Can I keep older form versions attached to matters already filed?

Yes. Best practice is to bind the template version to a matter at creation time so that filings remain traceable to the version used. When a template changes after a matter is opened, the system should record whether the matter retains the older version or is migrated to the newer version, based on your policy and any legal constraints.

What controls prevent automated updates from introducing errors?

Controls include change classification (minor vs substantive), diff-based review UIs for attorneys, approval gates mapped to role-based access control, test generation environments, and immutable audit logs. Combining these controls ensures that only vetted changes are applied to high-risk forms while minor updates can be automated to reduce friction.

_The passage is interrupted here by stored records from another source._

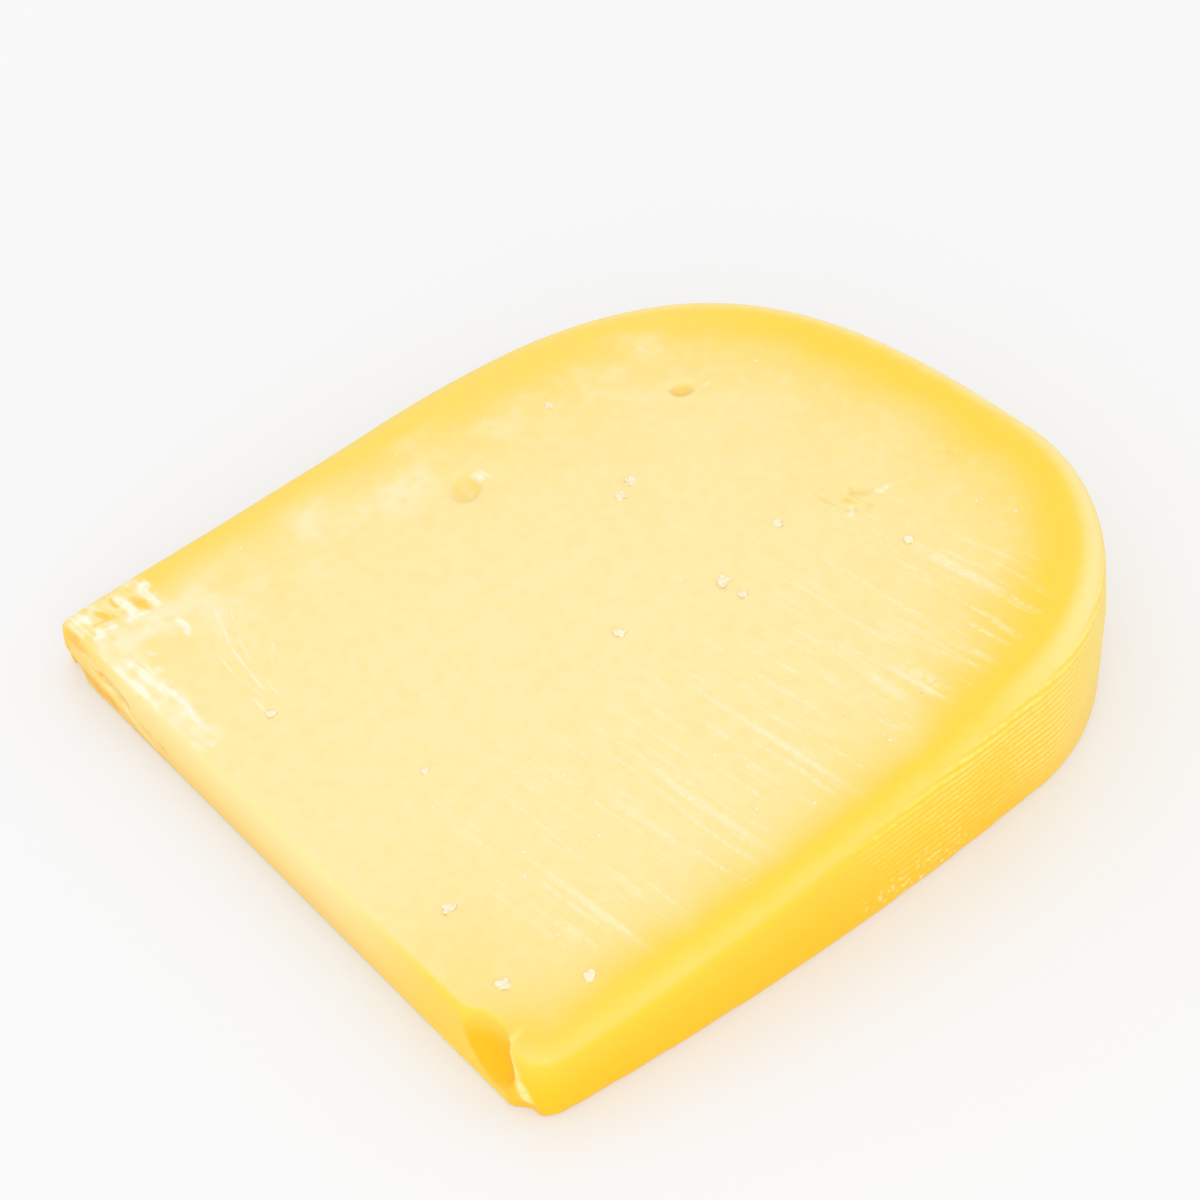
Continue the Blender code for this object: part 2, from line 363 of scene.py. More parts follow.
def patterns_of(tree, where, zone):
    """The noises that both the colours and the relief of the cheese are made with."""
    slant = add(tree, "ShaderNodeMath", (zone["y"], -0.0009, -0.045), operation="MULTIPLY_ADD")
    across = add(tree, "ShaderNodeMath", (zone["x"], slant, zone["y"]), operation="MULTIPLY_ADD")
    dragged = add(tree, "ShaderNodeCombineXYZ", (zone["x"], across, 0.0))
    drawn_out = add(
        tree, "ShaderNodeVectorMath", (dragged, (1 / DRAG_LENGTH, 1 / DRAG_WIDTH, 0.0)), operation="MULTIPLY"
    )
    drag = {"Vector": drawn_out, "Scale": 1.0, "Detail": 1.0}
    grit = {"Vector": where, "Scale": 1 / GRIT_SIZE, "Detail": 1.0}
    lumps = {"Vector": where, "Scale": 1 / LUMP_SIZE, "Detail": 0.0}
    broad = {"Vector": where, "Scale": 1 / BROAD_SIZE, "Detail": 1.0}
    return {
        "drag": add(tree, "ShaderNodeTexNoise", drag, noise_dimensions="2D").outputs[0],
        "grit": add(tree, "ShaderNodeTexNoise", grit).outputs[0],
        "lumps": add(tree, "ShaderNodeTexNoise", lumps).outputs[0],
        "broad": add(tree, "ShaderNodeTexNoise", broad).outputs[0],
    }


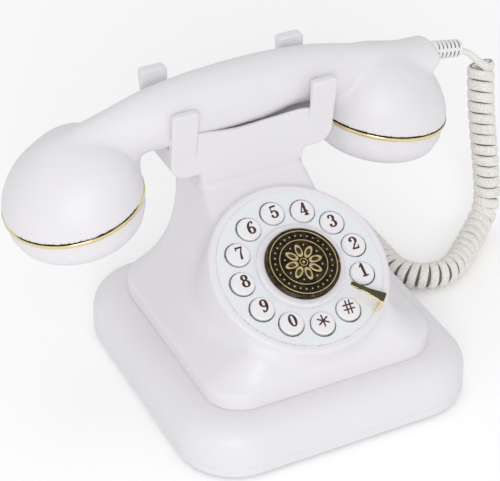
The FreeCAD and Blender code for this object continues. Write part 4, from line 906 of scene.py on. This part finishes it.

How can client intake be mapped to templates to avoid manual entry?

Use a structured client portal that maps intake fields directly to template fields, including multi-language support for Spanish where needed. Map validation rules at the intake level so required fields are captured before document generation. This reduces transcription errors and ensures generated documents use consistent client data.

What should an audit trail for form usage include?

An effective audit trail records template ID, publisher revision metadata, who approved the template, timestamps for updates and approvals, which matters used a given template version, and checksums of generated documents. Preserve logs in an immutable store and ensure they are accessible for internal reviews and compliance checks.

How quickly can a practice onboard automated form-version controls?

Onboarding speed depends on existing systems and the scope of automation. Minimal deployments can start with scheduled publisher polling and a versioned template repository, taking weeks to configure. Full integration—linking intake, case management, approval workflows, and diff review—may take longer. Prioritize critical forms and iterative rollouts to accelerate value while managing change.